Further, it now appears that a perfect storm of factors have collided to usher in a recognized trend of modest clothing in pop culture. According to the latest research, factors like the economic recession, role modeling by tween celebrities, and a closing of the generation gap between parents and kids are the components that have dynamically turned modesty into haute couture.

Let’s take a closer look at some of these influences:

Recessionary Times. I don’t personally know anyone who is celebrating the bad economy. But, at least when it comes to fashion, modest-minded parents have reason to offer up a little “Woohoo!”

Clothing sales to teens are down 19% over last year, according to a recent survey conducted by Piper Jaffrey.

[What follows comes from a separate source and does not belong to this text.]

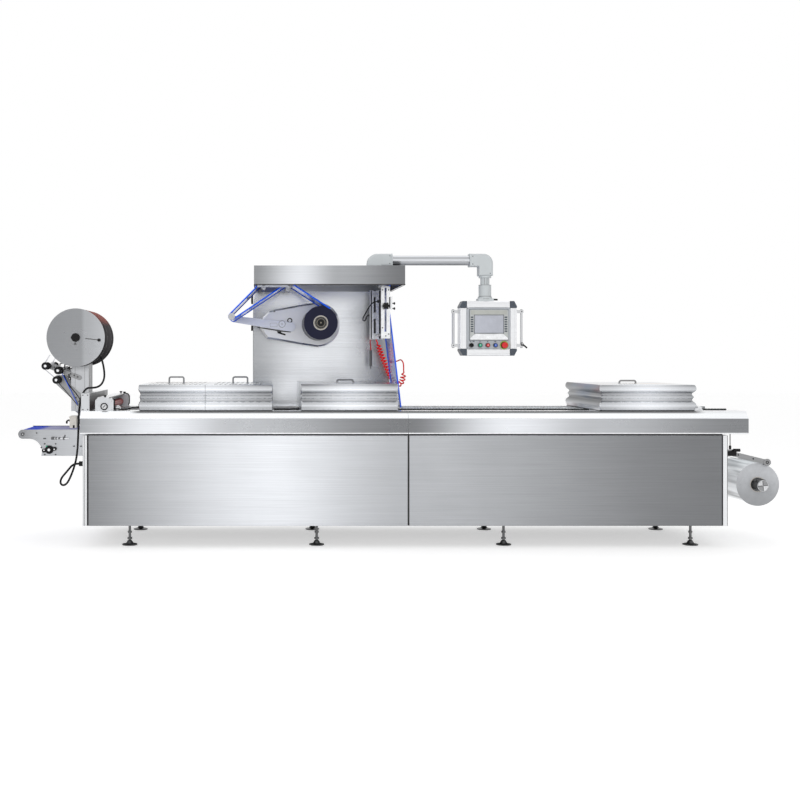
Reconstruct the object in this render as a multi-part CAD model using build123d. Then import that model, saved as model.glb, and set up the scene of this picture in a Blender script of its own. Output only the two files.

The downturn in sales has caused retailers to fight for dollars, and with the recession, people are more interested in clothing that can be worn for different occasions, rather than the recently popular-yet-skimpier selections that kids would wear in fewer settings.  As a consequence, fashion designers and retailers have moved to more modest apparel to meet consumers’ demands for a wider variety of more versatile clothing.

So, have tween and teen retailers had a conversion experience when it comes to the values that drive their product sales? Have they repented for having sold skimpy and girls-as-sex-object clothing? Have they rediscovered the soul of American consumerism? Uh, that would be no, no and no.

Never forget that retailers’ chief value is making money. I have no doubt that some corporate fashion designers and retailers would offer even skimpier apparel to tweens and teens than we’ve seen to-date if they believed our culture would accept them and that consumers would buy them en masse. Thankfully, whatever the factors involved, it appears we are at least temporarily safe from pop culture pushing the limits of decency past the current status quo. Still, if our culture’s past is any indication of how it will develop in the future, it’s just a matter of time before the line of acceptability will shift again.

Role Modeling by Tween Celebrities. According to TrendCentral, when Hannah Montana the Movie debuted in theatres in April, modesty as fashion trend became official. The Chicago Tribune (“Tween Style Takes a Modest Turn”) reported “star Miley Cyrus wasn't even allowed to wear leggings while the cameras were rolling. Spaghetti straps were verboten, as were bare bellies, micro minis, one-shouldered tanks and anything resembling a camisole.” Other tween pacesetters have also moved to modest apparel (notably iCarly and High School Musical.) When tween celebrities pronounce a blessing upon a fashion style by wearing it (be it Britney Spears a decade ago, or Miley Cyrus today), kids clamor to dress like their idols.

A Closing of the Generation Gap. Trendcentral reported recently, “tweens these days are much closer to their parents and are hyper-conscious of anything that could upset them. As the generation gap closes, tweens are truly looking to their parents for second opinions and are seeking parental approval in their clothing choices.”

I freely admit that I didn’t see this positive factor emerging. I don’t know if it’s a fleeting trend, or if the pendulum has truly swung toward an ongoing, overall improvement in parent-child relationships. I certainly hope for the latter. But, the result has been a pronounced movement towards more modest clothing.

Also, it’s worth noting that parents often have more influence on their tweens and teens than they realize. No matter what pop culture and retailers may say or do in the future, keep building positive relationships with your tweens and teens and don’t underestimate how much of an impact you really can have on your own kids.